Überforderung bei der Polizei
Dass die Polizei nicht eingriff, ist bis heute unverständlich für Ulrich Fischer. Er war damals Direktor der Atomkraftwerk Kaiseraugst AG. Er fuhr mit seinem Auto auf das Areal und stellte die Besetzer zur Rede. Doch sie wollten nicht kooperieren. «Sie lachten mich aus», erinnert er sich.
Also wandte er sich an die Aargauer Kantonspolizei. Doch dort war man überfordert, erzählt Fischer. Der Polizeikommandant erklärte, dass nur 280 Polizisten im Einsatz waren und keine Erfahrung mit solchen Demonstrationen hatten.
Fischer waren als Direktor die Hände gebunden: «Ich konnte selbst nichts mehr dazu beitragen.»
Kleines Woodstock in Kaiseraugst
Elf Wochen lang besetzen die Demonstrierenden das Gelände. Sie bauten Zelte, Wohnwagen und Hütten, es gab Info- und Verpflegungsstände.

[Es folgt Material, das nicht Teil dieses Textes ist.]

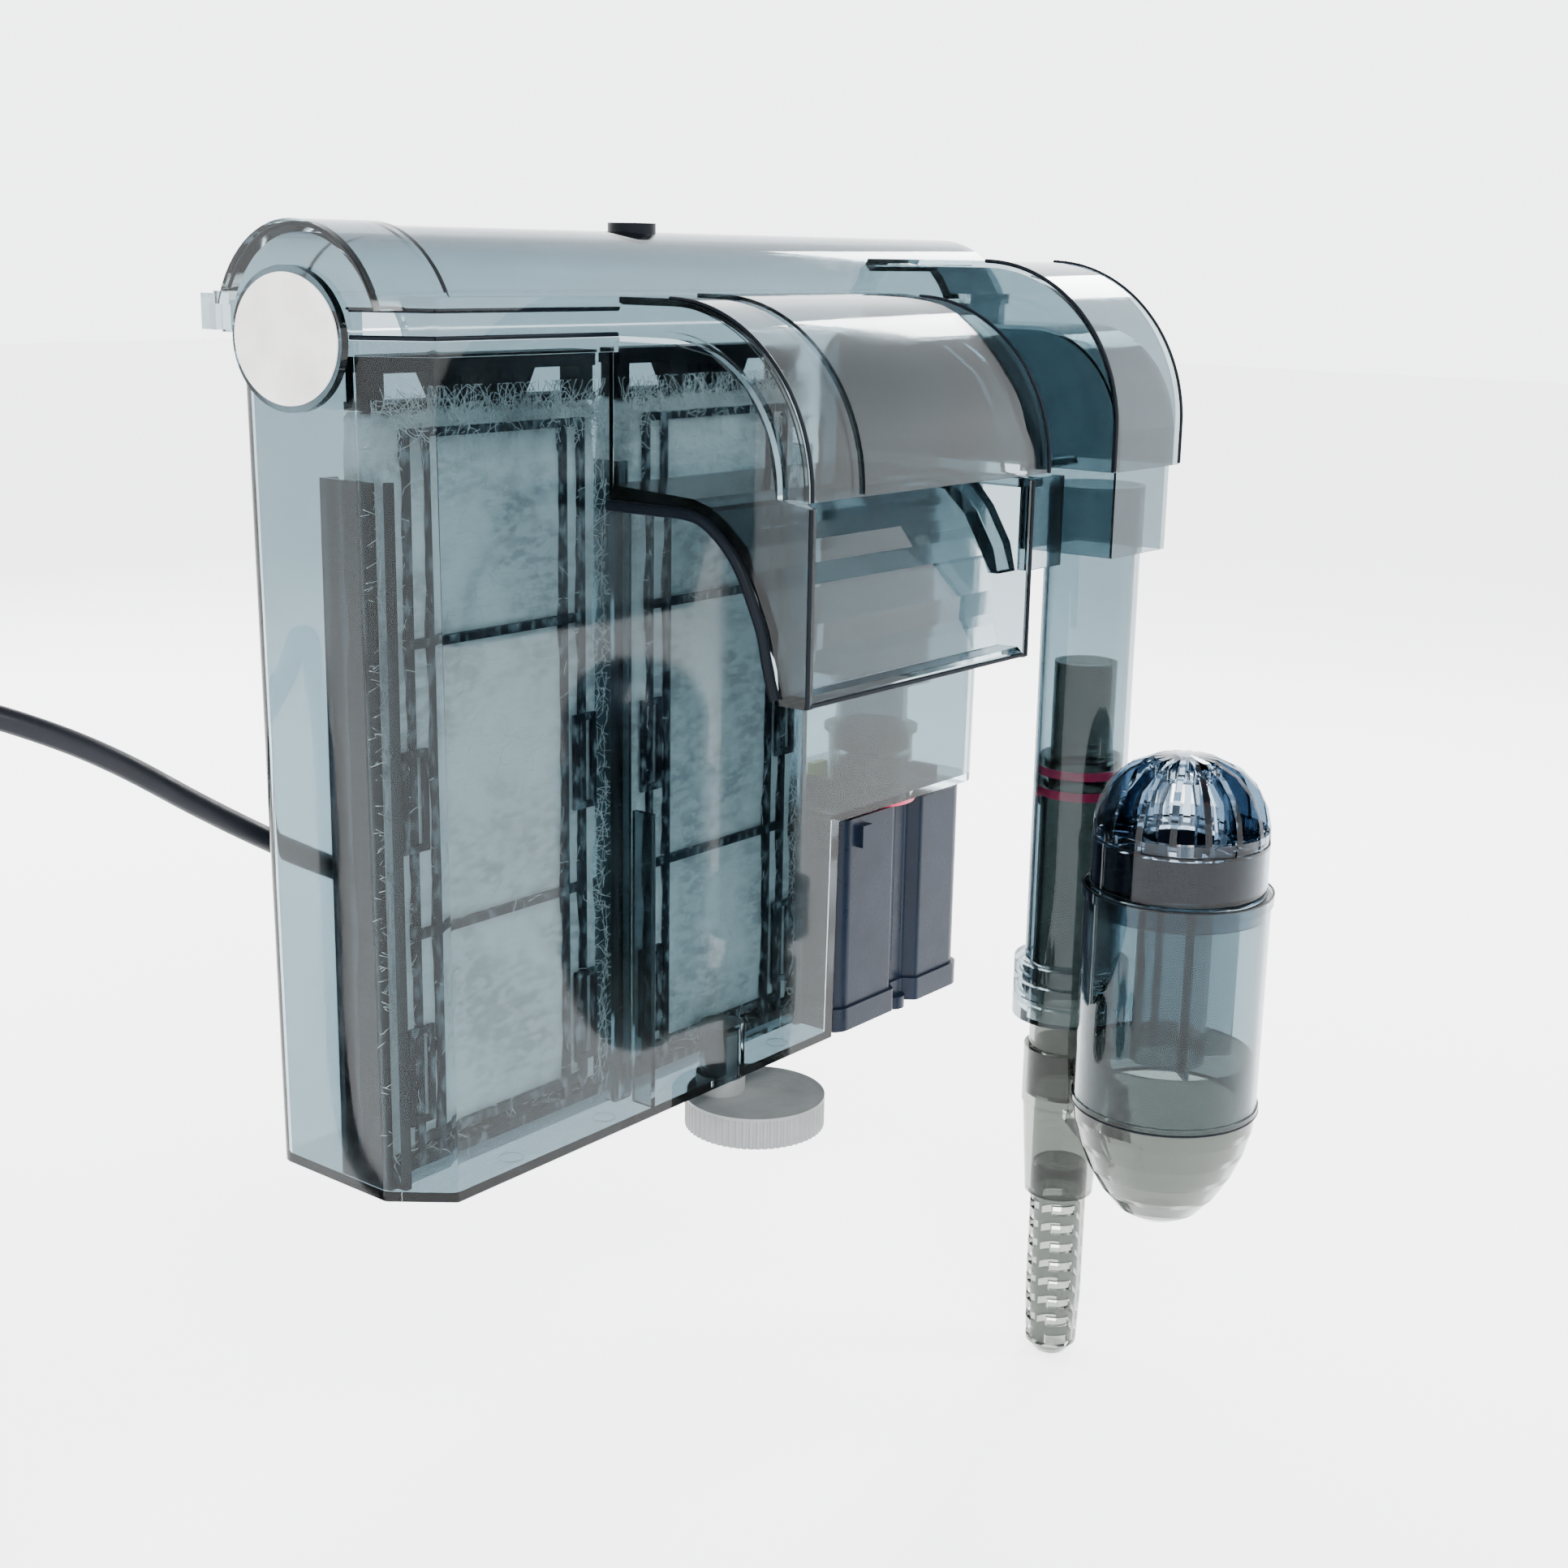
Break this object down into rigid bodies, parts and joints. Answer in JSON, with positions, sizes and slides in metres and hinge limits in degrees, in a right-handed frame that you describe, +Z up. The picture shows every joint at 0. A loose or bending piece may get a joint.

Scholer beschreibt die Szenerie als «kleines Woodstock».
Als der Bundesrat das Militär nach Kaiseraugst schicken wollte, wehrte sich SP-Bundesrat Willi Ritschard und drohte mit seinem Rücktritt, sollten Soldaten das Areal räumen. «Ritschard war klar, dass das nicht einfach eine linke Gruppe ist, sondern die Bevölkerung. Und auf die muss man hören», sagt Scholer.
Verhandlungen mit dem Bundesrat
Scholer wurde zu Verhandlungen mit dem Bundesrat eingeladen. Willi Ritschard empfing ihn zusammen mit weiteren Mitgliedern der GAK.
Nach intensiven Verhandlungen einigten sie sich auf einen vorläufigen Baustopp des AKWs und auf den Verzicht auf einen Zaun, der weitere Besetzungen erschwert hätte. Im Gegenzug musste die GAK die Besetzung beenden.
Das Hauptziel der Demonstranten – der Stopp des AKW-Baus – wurde jedoch erst zehn Jahre später erreicht.
Und dann kam Tschernobyl
Der Bau verzögerte sich über die Jahre hinweg, was zu einem Verfall der ursprünglichen Planungen führte. Die Pläne zu modernisieren, wäre mit erheblichen Zusatzkosten verbunden gewesen. Das Projekt schien immer weniger rentabel.
Nach der Reaktorkatastrophe von Tschernobyl 1986 wurde klar, dass der Bau des AKWs nicht mehr möglich war.
So entschied die Schweizer Regierung, das AKW Kaiseraugst zu beerdigen. Der Bund entschädigte die gescheiterte Ausführung des Projekts mit 350 Millionen Franken.